Ms. Wolff, a longtime resident of Chelsea, said the commission had accepted “facadism,” the view that as long as the face of a historic building is preserved, it is permissible to tear down the other walls and create a much bigger structure.
In the three years since the commission’s decision, the old house has stood empty, though a brass plaque on the front wall identifying it as the oldest dwelling in Chelsea has been removed. Mr. Kapoor, who runs an investment firm in London, did not respond to requests for comment.
In the meantime, Mr. Lesser bought a house on the same block, at 418 West 20th Street, for close to $8 million. It is part of a set of seven Greek Revival homes built in 1840 that are known as Cushman Row.
Mr. Lesser proposed expanding the house by pushing the rear walls back as much as 10 feet and adding a subbasement, adding 500 square feet of living space. Plans presented to the preservation commission show a master bath with a fireplace.

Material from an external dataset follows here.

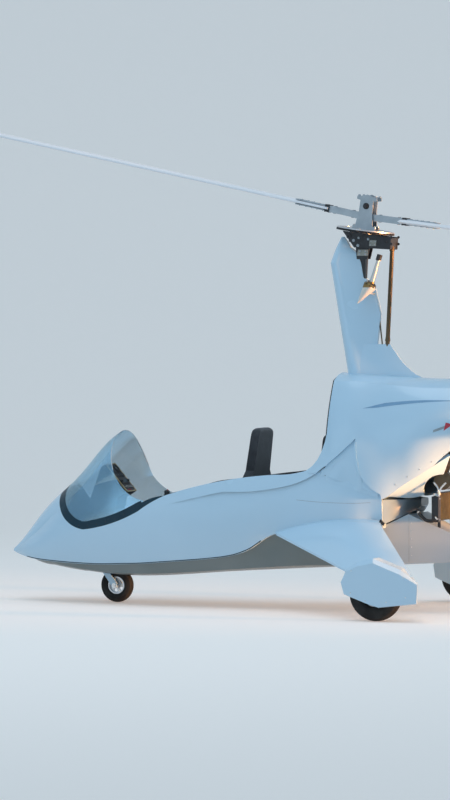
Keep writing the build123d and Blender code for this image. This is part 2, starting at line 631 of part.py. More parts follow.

The community board again unanimously objected to the plan, saying in a letter to the commission: “It is difficult to understand how a 5,500-square-foot single-family house isn’t already big enough and why an individual owner’s desire for surplus space should outweigh the value to the public of an intact major landmark.”
This time, the commission agreed. In a 6-0 vote, it denied most of the changes the new owner had proposed, saying they would diminish the unity of the seven houses that make up Cushman Row.
For now, the Chelsea residents who have fought to preserve the neighborhood’s homes are celebrating their successful campaign, though they are anticipating future battles.
“This has the potential,’’ Ms. Wolff said, “to really turn the whole facadism thing around.”